Judith Dellheim is a senior research fellow at the Rosa Luxemburg Foundation, Berlin, Germany. She has worked in the foreign trade of the GDR. Since 1990, she has been working on economies of solidarity, on political parties and movements, and on economic policies. She has been a member of the Federal Board of the PDS in 1995–2003, a freelance scientific consultant from 2004–2010, and senior researcher at the Rosa Luxemburg Foundation since 2011. She is co-editor of Rosa Luxemburg: A Permanent Challenge for Political Economy and The Unfinished System of Karl Marx. Frieder Otto Wolf is Honorary Professor of Philosophy at the Free University of Berlin, Germany. He has been a lecturer in philosophy at this institution since 1973, and became Honorary Professor in 2007. He has served as a fellow at the Rosa Luxemburg Foundation and sits on the advisory board of several journals. He has published books and articles on political philosophy, the politics of labor, the politics of sustainability, political epistemology, and metaphilosophy, including as co-editor of Rosa Luxemburg: A Permanent Challenge for Political Economy and The Unfinished System of Karl Marx.

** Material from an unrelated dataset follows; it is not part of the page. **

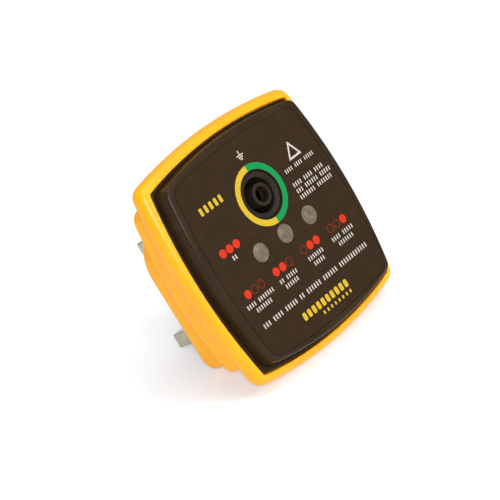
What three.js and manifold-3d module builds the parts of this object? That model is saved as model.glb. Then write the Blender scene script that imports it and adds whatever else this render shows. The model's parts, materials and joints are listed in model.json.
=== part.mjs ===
// Plug-in mains outlet tester for three-pin 13 A sockets, lying at rest on a table: it leans back
// on the lower edge of its bezel and on the tips of its two lower pins.
//
// Sizes are in millimetres. Everything is modelled in the tester's own frame first: x runs to the
// right for someone who reads the label, y runs from the label into the wall, and z runs up.
// The label lies at y = 0. At the end one group leans the whole tester back onto the table.

import * as THREE from "three";
import { mergeVertices } from "three/addons/utils/BufferGeometryUtils.js";
import Module from "manifold-3d";

const wasm = await Module();
wasm.setup();

// ---------------------------------------------------------------- driving dimensions

const GAP = 0.3; // clearance between neighbouring pieces
const ROUND = 24; // facets of an ordinary turned piece
const SMALL_ROUND = 12; // facets of a thin turned piece
const LEAD_ROUND = 6; // facets of a component lead
const CORNER_STEPS = 3; // straight steps in a rounded corner

// Bowed outlines: half widths at the two top and the two bottom corners, how far the corners lie
// above and below the middle, how far the middle of each side bulges out, and how much of each
// side a rounded corner takes.
const BEZEL = {
  topHalf: 30.2, bottomHalf: 28.7, top: 29.1, bottom: 28.9, bowX: 2.7, bowZ: 3.2, corner: 3.6,
};
const OPENING = {
  topHalf: 27.7, bottomHalf: 27.1, top: 26.6, bottom: 26.8, bowX: 2.7, bowZ: 2.9, corner: 0.5,
};
const PLATEAU = {
  topHalf: 25.7, bottomHalf: 25.0, top: 25.6, bottom: 25.4, bowX: 2.5, bowZ: 3.0, corner: 2.2,
};
const LABEL_RECESS = {
  topHalf: 24.1, bottomHalf: 24.1, top: 24.6, bottom: 24.6, bowX: 2.2, bowZ: 1.8, corner: 2.8,
};
const PLINTH = {
  topHalf: 27.4, bottomHalf: 27.4, top: 23.8, bottom: 23.8, bowX: 2.0, bowZ: 1.2, corner: 3.2,
};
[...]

This edited volume is focused on Hilferding's major work, Finance Capital. In revisiting this influential book from a methodological point of view, both historical and intellectual, this book affirms Hilferding's place in the Marxist tradition. Hilferding's ideas are used to criticise incumbent approaches in economics and enrich existing discussions and debates about the nature of modern capitalism. In doing so, this book highlights the importance of Hilferding's work in analysing and understanding modern capitalism and corporate developments.
The volume has contributions from a range of expert scholars addressing various aspects of Hilferding’s arguments. It elaborates on Hilferding’s central idea on the political economy, as well as its historical context, and its relation to Marx. Contributors move on to criticize Hilferding’s views on the political economy and politics in general. This book is relevant to those interested in the political economy, the history of economic thought, and European politics.